Comment by staticassertion

Comment by staticassertion 3 days ago

4 replies

One of the most annoying parts of being in a container is that you can't sandbox yourself further within that container. Normal approaches like namespaces, mounts, chroot, etc, are all incompatible with running in a container. Therefor, if you want to go further than what a container provides, landlock is a powerful solution.

Further, while "whole process" sandboxing like containerizing is very effective under some conditions, having more fine grained access and the ability to reduce permissions over time is incredible.

Consider that I may need to open a file in my program. The file path will be provided by an env var `CONFIG_PATH`. My program now has to have total file system read permissions if it is going to support reading arbitrary configuration file paths, even though it only has to read one file.

I can instead set my program up to read that file one time and then never again, or I can set things up to only ever need to read that single file and no others, etc. I can incrementally reduce permissions, and that's really cool. You can't do that with a container - containers get what they get.

chuckadams 2 days ago

both cgroups and namespaces are hierarichal, so you certainly can subdivide the sandbox. That is, if you're a decent C programmer and can navigate some dense kernel documentation. You can also run Docker in Docker, but it requires a privileged root container, and even the creator of that feature suggests just bind-mounting the docker socket instead.

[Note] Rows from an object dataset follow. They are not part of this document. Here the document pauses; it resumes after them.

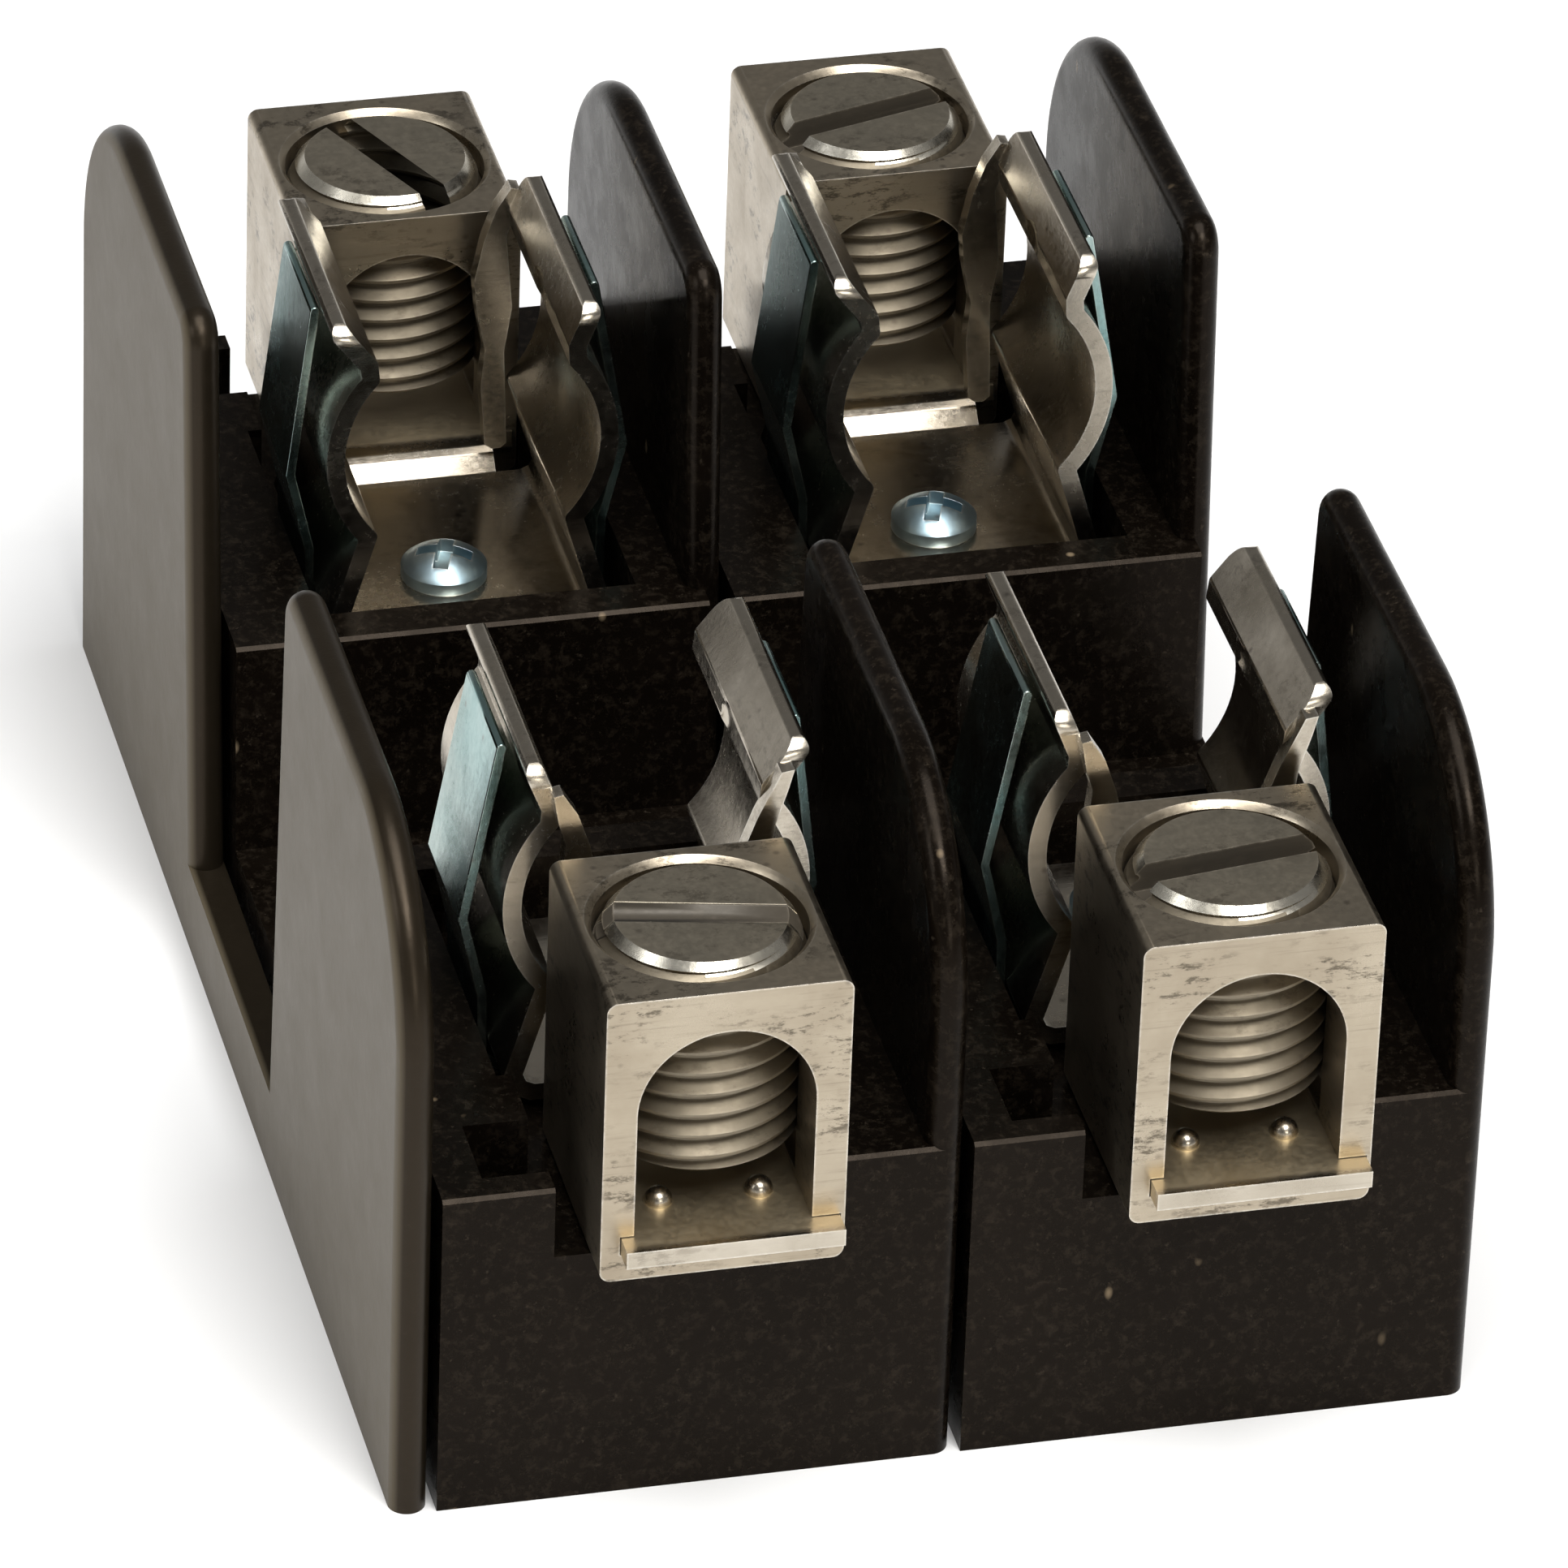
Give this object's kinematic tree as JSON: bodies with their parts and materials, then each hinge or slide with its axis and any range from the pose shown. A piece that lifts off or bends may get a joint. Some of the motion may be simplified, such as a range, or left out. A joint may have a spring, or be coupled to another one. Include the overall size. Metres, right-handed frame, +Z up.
{
  "type": "fuse block",
  "caption": "Open two-pole fuse block with barriers, spring fuse clips and box lugs with slotted set screws.",
  "frame": {"origin": "centre of the bounding box's bottom face, on the panel", "axes": "X across the poles to the right, Y along the fuses from the front end to the rear end, Z up from the panel"},
  "size_m": [0.0596, 0.0948, 0.0387],
  "materials": {
    "moulding": "satin",
    "end_barrier": "satin",
    "clip": "tin plated",
    "spring": "bright zinc",
    "pan_screw": "bright zinc",
    "lug": "tin plated, satin",
    "set_screw": "tin plated, satin"
  },
  "bodies": {
    "block": {"base_left": "moulding", "base_right": "moulding", "end_barrier": "end_barrier", "fuse_clip_front_left": "clip", "fuse_clip_front_right": "clip", "fuse_clip_rear_left": "clip", "fuse_clip_rear_right": "clip", "clip_spring_front_left": "spring", "clip_spring_front_right": "spring", "clip_spring_rear_left": "spring", "clip_spring_rear_right": "spring", "clip_screw_front_left": "pan_screw", "clip_screw_front_right": "pan_screw", "clip_screw_rear_left": "pan_screw", "clip_screw_rear_right": "pan_screw", "lug_front_left": "lug", "lug_front_right": "lug", "lug_rear_left": "lug", "lug_rear_right": "lug"},
    "set_screw_front_left": {"lug_screw_front_left": "set_screw"},
    "set_screw_front_right": {"lug_screw_front_right": "set_screw"},
    "set_screw_rear_left": {"lug_screw_rear_left": "set_screw"},
    "set_screw_rear_right": {"lug_screw_rear_right": "set_screw"}
  },
  "joints": [
    {"name": "lug_screw_front_left_travel", "type": "slide", "parent": "block", "child": "set_screw_front_left", "axis": [0, 0, 1], "range_m": [-0.0008, 0.008]},
    {"name": "lug_screw_front_right_travel", "type": "slide", "parent": "block", "child": "set_screw_front_right", "axis": [0, 0, 1], "range_m": [-0.0008, 0.008]},
    {"name": "lug_screw_rear_left_travel", "type": "slide", "parent": "block", "child": "set_screw_rear_left", "axis": [0, 0, 1], "range_m": [-0.0008, 0.008]},
    {"name": "lug_screw_rear_right_travel", "type": "slide", "parent": "block", "child": "set_screw_rear_right", "axis": [0, 0, 1], "range_m": [-0.0008, 0.008]}
  ]
}
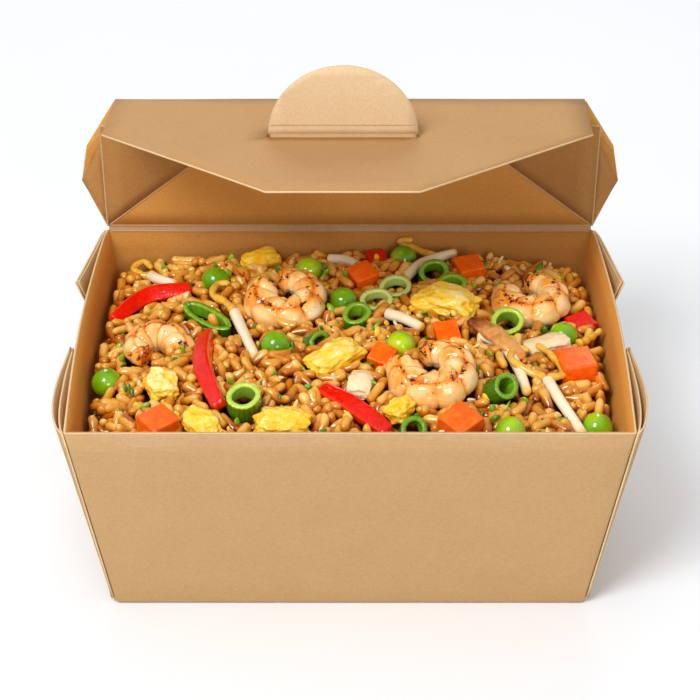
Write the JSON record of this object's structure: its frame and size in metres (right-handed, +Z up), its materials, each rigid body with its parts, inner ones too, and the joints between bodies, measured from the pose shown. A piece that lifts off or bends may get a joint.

I have a nagging feeling Plan9 probably had a solution for all this 30 years ago.

  • staticassertion 2 days ago

    > both cgroups and namespaces are hierarichal, so you certainly can subdivide the sandbox.

    This is true, you can enter a namespace while in another namespace, but it's a privileged operation to namespace.

    Docker in Docker does use socket bind mounting already afaik, and it's a trivial privesc because docker runs as root and the ability to talk to the socket means you can run `docker run --privileged --user root image_name -it bash` and get a shell as the host root user.

    The solution is to allow unprivileged users to drop privileges, which is how MacOS and Windows work. On Windows you have integrity levels, tokens, etc, all of which you can drop without privileges. On MacOS you have seatbelt.

    Linux almost had this with unprivileged user namespaces but that's not viable because 30 years of "root -> kernel privesc isn't a security issue" attitude proved to be problematic.

    • chuckadams 2 days ago

      Docker-in-Docker is a different thing than bind mounting the socket. The former runs a new docker daemon in a container, the latter just talks to the host's socket. Anyway, https://jpetazzo.github.io/2015/09/03/do-not-use-docker-in-d... tells it straight from the horse's mouth. It appears you may not even need privileged containers to pull it off nowadays, but the author still lists several more footguns.

      Landlock is an all right start at unprivileged restrictions, but yeah, doesn't seem anywhere near as nice as pledge() and unveil().

      • staticassertion 2 hours ago

        Thanks, I'd misremembered that it just required --privileged. I suspect that will continue to be a requirement since unprivileged user namespaces are not viable.